The world makes it painful to leave it. It wraps its shadowy arms around you and it changes you in such a way that makes it harder to leave it.

There are other kinds of darkness, and they do the same thing. It wraps you up and makes the light painful. The transition down was gentle and easy. The transition up is painful and hard, so part of you – maybe a big part – resists doing it.

The first glimpse of light can be so blinding and painful that you retreat even further down.

But you have to remember that your eyes adjust. In both directions. The light won’t kill you; in fact, it will save you. You just have to endure the temporary pain of the transition. Your eyes adjust. So does your heart.

Find The Leak

One time when I was a kid I had a bicycle tire that kept losing air. I couldn’t get more than a mile before I had a flat, so I asked my dad about getting a new tire.

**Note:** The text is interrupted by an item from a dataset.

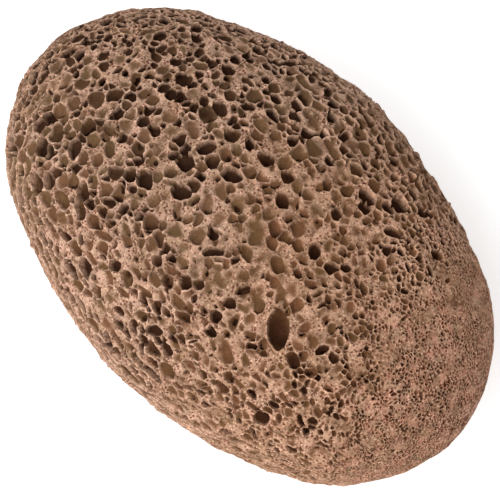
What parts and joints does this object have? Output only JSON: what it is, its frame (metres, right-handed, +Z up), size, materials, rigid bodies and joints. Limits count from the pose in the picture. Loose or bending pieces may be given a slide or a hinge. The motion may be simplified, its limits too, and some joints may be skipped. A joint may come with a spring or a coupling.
{
  "type": "pumice stone",
  "caption": "Oval pebble of frothy volcanic rock with a worn flat underneath, held in the hand to rub rough skin smooth.",
  "frame": {"origin": "middle of the outline, on the plane of the worn flat that the stone rests on", "axes": "+X along the stone from its coarse-bubbled end to its fine-grained end, +Y across it, +Z up out of the flat"},
  "size_m": [0.0965, 0.0636, 0.0402],
  "materials": {
    "pumice": "dull, rough and porous, brown with pinkish walls between the broken bubbles"
  },
  "bodies": {
    "root": {"pumice_stone": "pumice"}
  },
  "joints": []
}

Instead, he suggested I patch the one I had, but I didn’t know where the problem was. The leak was slow and there was no way to tell where it was, or so I thought.

My dad took the tire over to the little kiddie pool my sister had and held it underwater while he squeezed it. Sure enough, a tiny but visible line of bubbles rose from one spot in the tire. Once the leak was found, it was easy to patch, and I rode my bike without problems the rest of the summer.

Okay, so something isn’t working about your current whatever – your business, your sales process, your daily life. You may not need a complete overhaul if you can find the part that’s leaking. So do what my dad did – put it in a different environment.

In the open air, an air leak is hard to see. Underwater it’s clear as day. You’ve been living inside that process for however long, so it’s become air to you. Someone else who’s never encountered it might be like water. Run something new through the system.

Those weird little tests can tell you a lot. If nothing else, they’re great creativity spurs – put your mind underwater and see what bubbles out.